Okyanusu geçenler derede boğuluyor!
Aklıma bir anda geçen sezon Şampiyonlar Ligi'ndeki maçlar geldi. Monaco, Leipzig, Porto... Beşiktaş hepsine içeride dışarıda kök söktürdü. Okyanusu geçen Kartal'ın yalnızca bir sene içinde derede...

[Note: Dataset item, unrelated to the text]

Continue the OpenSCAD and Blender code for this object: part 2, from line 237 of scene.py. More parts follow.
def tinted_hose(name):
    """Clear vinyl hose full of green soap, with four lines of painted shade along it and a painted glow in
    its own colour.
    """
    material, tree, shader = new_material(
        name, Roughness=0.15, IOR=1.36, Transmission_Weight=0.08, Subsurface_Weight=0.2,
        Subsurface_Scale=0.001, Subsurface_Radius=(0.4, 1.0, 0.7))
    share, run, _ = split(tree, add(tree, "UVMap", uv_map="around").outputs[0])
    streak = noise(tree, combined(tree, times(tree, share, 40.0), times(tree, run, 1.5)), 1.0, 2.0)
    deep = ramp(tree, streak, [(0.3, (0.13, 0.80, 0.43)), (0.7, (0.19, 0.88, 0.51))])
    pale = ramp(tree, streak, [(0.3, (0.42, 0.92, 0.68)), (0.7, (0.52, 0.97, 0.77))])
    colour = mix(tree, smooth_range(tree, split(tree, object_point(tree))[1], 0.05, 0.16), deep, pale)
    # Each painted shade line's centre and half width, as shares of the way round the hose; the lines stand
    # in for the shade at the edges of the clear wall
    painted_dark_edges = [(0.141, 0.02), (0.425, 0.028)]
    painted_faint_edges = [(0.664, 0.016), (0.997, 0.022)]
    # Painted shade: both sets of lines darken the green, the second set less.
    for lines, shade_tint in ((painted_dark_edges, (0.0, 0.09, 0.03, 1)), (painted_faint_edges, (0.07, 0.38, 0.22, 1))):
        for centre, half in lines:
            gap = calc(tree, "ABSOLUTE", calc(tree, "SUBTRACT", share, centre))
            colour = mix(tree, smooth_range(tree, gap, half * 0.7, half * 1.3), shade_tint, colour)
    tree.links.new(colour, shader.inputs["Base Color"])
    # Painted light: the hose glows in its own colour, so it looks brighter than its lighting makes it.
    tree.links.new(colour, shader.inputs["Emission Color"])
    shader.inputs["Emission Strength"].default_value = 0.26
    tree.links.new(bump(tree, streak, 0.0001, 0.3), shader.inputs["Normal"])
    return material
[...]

Aklıma bir anda geçen sezon Şampiyonlar Ligi'ndeki maçlar geldi. Monaco, Leipzig, Porto... Beşiktaş hepsine içeride dışarıda kök söktürdü. Okyanusu geçen Kartal'ın yalnızca bir sene içinde derede boğulacağını hiç düşünmezdim. Rakip genç, evinde yenilmezlik serisi yakalamış, iyi bir ekip ama öyle uçan kaçan bir takım da değil. İstanbul'daki maçın ardından dün gece kazanmak elzemdi. Maça iyi başlayıp golü de bulduk. Mustafa Pektemek'le 2 farklı öne geçirecek fırsatı bile yakaladık. Şans bizimleydi... Futbol adına her şeyi yaptı ama gol yeme hastalığına 'dur' diyemedi Beşiktaş...
Unutmayalım ki futbol skor oyunu. Dün daha savunma odaklı, rakibe göre bir düzen oluşturan Şenol hoca, ördüğü duvarın son yarım saatte çökmesinin önüne değişikliklerle geçebilmeliydi. Her maç için bahane bulunur, işin iyi giden taraflarını öne çıkararak birçok şey anlatabilirsiniz ama gerçeği puan tabloları gösterir. İstediğiniz kadar şut atın, korner kullanın, skoru tutamıyor ya da kazanamıyorsanız bütün emekleriniz boşa gider. Sonrasında ancak ahlar vahlar kalır... Ligdeki durum da belli... Oyunun son bölümünde Genk'in golü adeta "geliyorum" dedi. Rakibin oyununa karşılık veremediniz. Takım defansta o kadar boğuldu ki 1-1'in ardından uzatma bölümü dahil maç bir an önce bitsin diye dua ettik. Belki de 1 puanı Tolga'nın nefis kurtarışı getirdi.
Gecenin özetini yaparsak mutlaka kazanması gereken maçta Beşiktaş puan kaybetti. Belki hâlâ şansı var ama daha 1 sene önce Şampiyonlar Ligi'nde ortaya konan oyun ve alınan sonuçlar ortada... Doğruları çok olan bir maç olsa da skor bunu yansıtmadı.